**What is expected:** Only lines with the word "piece" are needed; collect each of them from the listing below.

--- Start of Data records ---

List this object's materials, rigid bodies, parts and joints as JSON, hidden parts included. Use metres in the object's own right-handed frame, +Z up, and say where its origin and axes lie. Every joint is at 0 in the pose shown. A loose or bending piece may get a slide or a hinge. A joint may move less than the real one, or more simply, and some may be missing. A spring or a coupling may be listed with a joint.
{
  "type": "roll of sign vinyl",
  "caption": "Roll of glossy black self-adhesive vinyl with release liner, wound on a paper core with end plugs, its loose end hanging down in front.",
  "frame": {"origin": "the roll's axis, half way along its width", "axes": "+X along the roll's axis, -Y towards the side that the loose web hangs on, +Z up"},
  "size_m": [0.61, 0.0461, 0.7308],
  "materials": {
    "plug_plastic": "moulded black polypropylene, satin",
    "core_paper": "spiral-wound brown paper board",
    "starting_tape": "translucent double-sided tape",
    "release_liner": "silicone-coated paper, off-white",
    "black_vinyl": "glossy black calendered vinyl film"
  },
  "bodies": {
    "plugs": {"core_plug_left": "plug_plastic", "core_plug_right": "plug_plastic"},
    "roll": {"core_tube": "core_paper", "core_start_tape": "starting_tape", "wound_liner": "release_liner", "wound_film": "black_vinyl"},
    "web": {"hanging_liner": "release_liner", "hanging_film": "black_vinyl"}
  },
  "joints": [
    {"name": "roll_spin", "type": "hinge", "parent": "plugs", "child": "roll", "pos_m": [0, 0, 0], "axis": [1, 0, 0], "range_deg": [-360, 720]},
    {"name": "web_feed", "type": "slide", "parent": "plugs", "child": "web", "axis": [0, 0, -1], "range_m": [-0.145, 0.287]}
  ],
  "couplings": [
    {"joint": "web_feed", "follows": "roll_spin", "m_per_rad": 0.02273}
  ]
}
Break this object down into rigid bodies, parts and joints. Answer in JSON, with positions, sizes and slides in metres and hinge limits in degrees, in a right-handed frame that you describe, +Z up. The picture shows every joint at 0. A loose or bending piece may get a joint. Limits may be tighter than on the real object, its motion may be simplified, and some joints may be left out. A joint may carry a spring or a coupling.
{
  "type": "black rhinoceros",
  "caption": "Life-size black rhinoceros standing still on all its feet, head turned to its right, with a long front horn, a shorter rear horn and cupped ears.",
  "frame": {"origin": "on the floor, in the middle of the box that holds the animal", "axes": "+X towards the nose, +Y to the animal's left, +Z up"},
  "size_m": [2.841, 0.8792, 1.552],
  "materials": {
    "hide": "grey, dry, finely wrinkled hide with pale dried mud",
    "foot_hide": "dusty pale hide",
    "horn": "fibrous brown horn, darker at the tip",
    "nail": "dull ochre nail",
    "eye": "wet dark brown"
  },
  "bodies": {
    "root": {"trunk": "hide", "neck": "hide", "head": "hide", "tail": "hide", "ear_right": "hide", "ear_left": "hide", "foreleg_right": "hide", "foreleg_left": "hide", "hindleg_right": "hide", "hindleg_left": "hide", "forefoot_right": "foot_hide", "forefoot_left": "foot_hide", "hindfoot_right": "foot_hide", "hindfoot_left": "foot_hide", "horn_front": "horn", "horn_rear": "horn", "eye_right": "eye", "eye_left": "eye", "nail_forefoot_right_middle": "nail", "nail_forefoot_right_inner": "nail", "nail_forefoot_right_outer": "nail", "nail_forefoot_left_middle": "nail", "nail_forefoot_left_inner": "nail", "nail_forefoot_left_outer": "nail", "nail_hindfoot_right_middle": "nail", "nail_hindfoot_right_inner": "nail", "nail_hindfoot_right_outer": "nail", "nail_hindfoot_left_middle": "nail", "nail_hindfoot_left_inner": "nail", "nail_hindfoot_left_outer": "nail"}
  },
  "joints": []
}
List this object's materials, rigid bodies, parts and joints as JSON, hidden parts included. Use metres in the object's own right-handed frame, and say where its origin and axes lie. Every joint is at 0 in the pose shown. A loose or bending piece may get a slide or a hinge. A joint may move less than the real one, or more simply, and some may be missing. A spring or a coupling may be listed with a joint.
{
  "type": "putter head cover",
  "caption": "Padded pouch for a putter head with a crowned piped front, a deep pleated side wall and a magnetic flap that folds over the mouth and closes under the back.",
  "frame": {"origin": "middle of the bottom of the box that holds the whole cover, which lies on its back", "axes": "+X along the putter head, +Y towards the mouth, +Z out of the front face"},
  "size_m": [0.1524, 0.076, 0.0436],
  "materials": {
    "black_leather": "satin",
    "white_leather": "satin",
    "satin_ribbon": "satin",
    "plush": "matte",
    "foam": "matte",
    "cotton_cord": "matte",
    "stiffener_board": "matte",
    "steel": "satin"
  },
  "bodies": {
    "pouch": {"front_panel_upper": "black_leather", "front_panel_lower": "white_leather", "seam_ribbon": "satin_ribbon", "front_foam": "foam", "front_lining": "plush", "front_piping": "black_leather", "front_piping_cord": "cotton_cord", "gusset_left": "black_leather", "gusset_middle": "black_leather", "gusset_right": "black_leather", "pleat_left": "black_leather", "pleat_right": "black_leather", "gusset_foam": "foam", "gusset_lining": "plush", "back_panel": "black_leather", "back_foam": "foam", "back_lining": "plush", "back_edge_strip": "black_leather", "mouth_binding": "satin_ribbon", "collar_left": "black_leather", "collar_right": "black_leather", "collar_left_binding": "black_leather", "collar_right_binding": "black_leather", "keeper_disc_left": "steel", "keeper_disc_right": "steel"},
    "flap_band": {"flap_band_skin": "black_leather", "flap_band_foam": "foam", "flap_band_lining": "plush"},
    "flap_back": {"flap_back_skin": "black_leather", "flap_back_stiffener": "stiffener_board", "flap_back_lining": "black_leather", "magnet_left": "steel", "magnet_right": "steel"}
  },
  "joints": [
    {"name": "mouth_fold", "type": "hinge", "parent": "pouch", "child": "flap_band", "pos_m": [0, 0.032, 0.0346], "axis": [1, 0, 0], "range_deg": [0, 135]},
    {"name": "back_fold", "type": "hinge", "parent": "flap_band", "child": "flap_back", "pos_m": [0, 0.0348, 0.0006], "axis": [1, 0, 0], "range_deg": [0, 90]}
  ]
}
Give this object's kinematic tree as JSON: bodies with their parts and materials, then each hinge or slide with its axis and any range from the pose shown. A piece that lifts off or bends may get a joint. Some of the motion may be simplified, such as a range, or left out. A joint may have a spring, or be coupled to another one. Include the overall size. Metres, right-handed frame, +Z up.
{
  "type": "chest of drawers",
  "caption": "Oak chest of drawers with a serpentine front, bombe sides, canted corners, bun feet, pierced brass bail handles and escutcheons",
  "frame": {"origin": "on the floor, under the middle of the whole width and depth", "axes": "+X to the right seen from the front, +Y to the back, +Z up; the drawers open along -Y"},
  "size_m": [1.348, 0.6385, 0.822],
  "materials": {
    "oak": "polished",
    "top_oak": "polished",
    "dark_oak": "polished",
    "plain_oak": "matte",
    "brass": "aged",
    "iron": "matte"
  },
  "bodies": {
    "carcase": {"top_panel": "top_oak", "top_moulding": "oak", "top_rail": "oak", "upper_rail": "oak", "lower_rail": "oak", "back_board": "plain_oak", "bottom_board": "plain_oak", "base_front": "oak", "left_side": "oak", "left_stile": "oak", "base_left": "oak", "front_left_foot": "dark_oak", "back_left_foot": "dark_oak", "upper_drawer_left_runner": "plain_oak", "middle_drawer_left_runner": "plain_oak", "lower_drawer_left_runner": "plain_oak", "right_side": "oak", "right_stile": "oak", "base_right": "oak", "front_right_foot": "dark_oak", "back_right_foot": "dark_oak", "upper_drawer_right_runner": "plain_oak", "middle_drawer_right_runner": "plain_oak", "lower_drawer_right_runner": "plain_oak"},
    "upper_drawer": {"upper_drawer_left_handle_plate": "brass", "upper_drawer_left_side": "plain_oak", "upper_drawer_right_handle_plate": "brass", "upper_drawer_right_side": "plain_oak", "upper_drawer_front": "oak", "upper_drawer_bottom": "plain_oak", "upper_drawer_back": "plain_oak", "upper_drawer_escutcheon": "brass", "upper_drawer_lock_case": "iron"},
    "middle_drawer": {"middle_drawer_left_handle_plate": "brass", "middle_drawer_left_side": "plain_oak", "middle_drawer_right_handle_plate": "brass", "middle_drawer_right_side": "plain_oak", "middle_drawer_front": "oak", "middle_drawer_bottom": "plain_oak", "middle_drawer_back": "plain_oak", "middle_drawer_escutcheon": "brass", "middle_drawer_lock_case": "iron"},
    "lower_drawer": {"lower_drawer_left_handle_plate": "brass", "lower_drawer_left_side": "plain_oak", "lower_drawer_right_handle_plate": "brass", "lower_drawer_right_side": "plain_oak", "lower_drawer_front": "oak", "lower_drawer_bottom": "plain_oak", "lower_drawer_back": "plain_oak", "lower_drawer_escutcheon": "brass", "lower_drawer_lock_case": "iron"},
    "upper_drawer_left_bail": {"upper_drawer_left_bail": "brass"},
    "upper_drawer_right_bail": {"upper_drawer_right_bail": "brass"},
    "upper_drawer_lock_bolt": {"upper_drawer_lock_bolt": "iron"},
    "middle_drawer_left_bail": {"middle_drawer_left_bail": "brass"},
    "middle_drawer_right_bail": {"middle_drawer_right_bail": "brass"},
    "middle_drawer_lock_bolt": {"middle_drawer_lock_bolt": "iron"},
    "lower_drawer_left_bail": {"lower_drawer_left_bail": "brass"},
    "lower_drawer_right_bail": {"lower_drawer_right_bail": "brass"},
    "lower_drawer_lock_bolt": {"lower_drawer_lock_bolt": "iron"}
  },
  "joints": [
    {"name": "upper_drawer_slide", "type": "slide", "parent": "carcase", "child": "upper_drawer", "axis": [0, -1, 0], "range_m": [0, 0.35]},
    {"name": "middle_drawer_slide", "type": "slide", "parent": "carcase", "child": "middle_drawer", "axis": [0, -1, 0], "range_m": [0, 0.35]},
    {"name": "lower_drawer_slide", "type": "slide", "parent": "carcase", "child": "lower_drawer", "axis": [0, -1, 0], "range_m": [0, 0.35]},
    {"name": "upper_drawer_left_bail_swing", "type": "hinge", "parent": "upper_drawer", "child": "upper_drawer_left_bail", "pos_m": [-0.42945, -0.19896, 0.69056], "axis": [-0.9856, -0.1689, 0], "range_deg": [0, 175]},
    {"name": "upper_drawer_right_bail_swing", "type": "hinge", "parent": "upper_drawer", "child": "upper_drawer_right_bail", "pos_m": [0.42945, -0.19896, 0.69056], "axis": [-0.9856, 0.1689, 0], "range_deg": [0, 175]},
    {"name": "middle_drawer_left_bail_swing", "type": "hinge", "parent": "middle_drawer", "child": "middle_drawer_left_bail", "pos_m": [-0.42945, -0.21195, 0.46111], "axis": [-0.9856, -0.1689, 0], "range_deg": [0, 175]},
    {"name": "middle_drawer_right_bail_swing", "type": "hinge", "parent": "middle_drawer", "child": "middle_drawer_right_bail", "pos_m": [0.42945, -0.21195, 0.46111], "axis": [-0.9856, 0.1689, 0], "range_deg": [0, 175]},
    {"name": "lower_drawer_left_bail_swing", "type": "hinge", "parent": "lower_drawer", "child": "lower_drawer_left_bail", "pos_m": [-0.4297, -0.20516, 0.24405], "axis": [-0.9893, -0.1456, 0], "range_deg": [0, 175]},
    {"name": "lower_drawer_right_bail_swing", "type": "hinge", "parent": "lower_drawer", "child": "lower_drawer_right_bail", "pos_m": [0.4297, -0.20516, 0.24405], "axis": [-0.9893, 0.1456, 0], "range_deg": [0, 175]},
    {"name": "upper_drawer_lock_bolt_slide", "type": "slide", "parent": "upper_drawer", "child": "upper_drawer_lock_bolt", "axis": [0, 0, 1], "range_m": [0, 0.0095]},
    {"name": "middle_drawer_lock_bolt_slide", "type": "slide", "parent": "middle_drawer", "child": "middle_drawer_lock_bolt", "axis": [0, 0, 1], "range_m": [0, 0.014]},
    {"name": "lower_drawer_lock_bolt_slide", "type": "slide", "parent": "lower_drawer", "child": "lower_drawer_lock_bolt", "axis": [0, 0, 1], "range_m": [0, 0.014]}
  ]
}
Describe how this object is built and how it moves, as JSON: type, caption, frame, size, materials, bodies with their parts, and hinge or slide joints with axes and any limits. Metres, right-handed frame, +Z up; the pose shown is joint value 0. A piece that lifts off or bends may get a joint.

--- End of Data records ---

**Exercise output:**
List this object's materials, rigid bodies, parts and joints as JSON, hidden parts included. Use metres in the object's own right-handed frame, +Z up, and say where its origin and axes lie. Every joint is at 0 in the pose shown. A loose or bending piece may get a slide or a hinge. A joint may move less than the real one, or more simply, and some may be missing. A spring or a coupling may be listed with a joint.
Break this object down into rigid bodies, parts and joints. Answer in JSON, with positions, sizes and slides in metres and hinge limits in degrees, in a right-handed frame that you describe, +Z up. The picture shows every joint at 0. A loose or bending piece may get a joint. Limits may be tighter than on the real object, its motion may be simplified, and some joints may be left out. A joint may carry a spring or a coupling.
List this object's materials, rigid bodies, parts and joints as JSON, hidden parts included. Use metres in the object's own right-handed frame, and say where its origin and axes lie. Every joint is at 0 in the pose shown. A loose or bending piece may get a slide or a hinge. A joint may move less than the real one, or more simply, and some may be missing. A spring or a coupling may be listed with a joint.
Give this object's kinematic tree as JSON: bodies with their parts and materials, then each hinge or slide with its axis and any range from the pose shown. A piece that lifts off or bends may get a joint. Some of the motion may be simplified, such as a range, or left out. A joint may have a spring, or be coupled to another one. Include the overall size. Metres, right-handed frame, +Z up.
Describe how this object is built and how it moves, as JSON: type, caption, frame, size, materials, bodies with their parts, and hinge or slide joints with axes and any limits. Metres, right-handed frame, +Z up; the pose shown is joint value 0. A piece that lifts off or bends may get a joint.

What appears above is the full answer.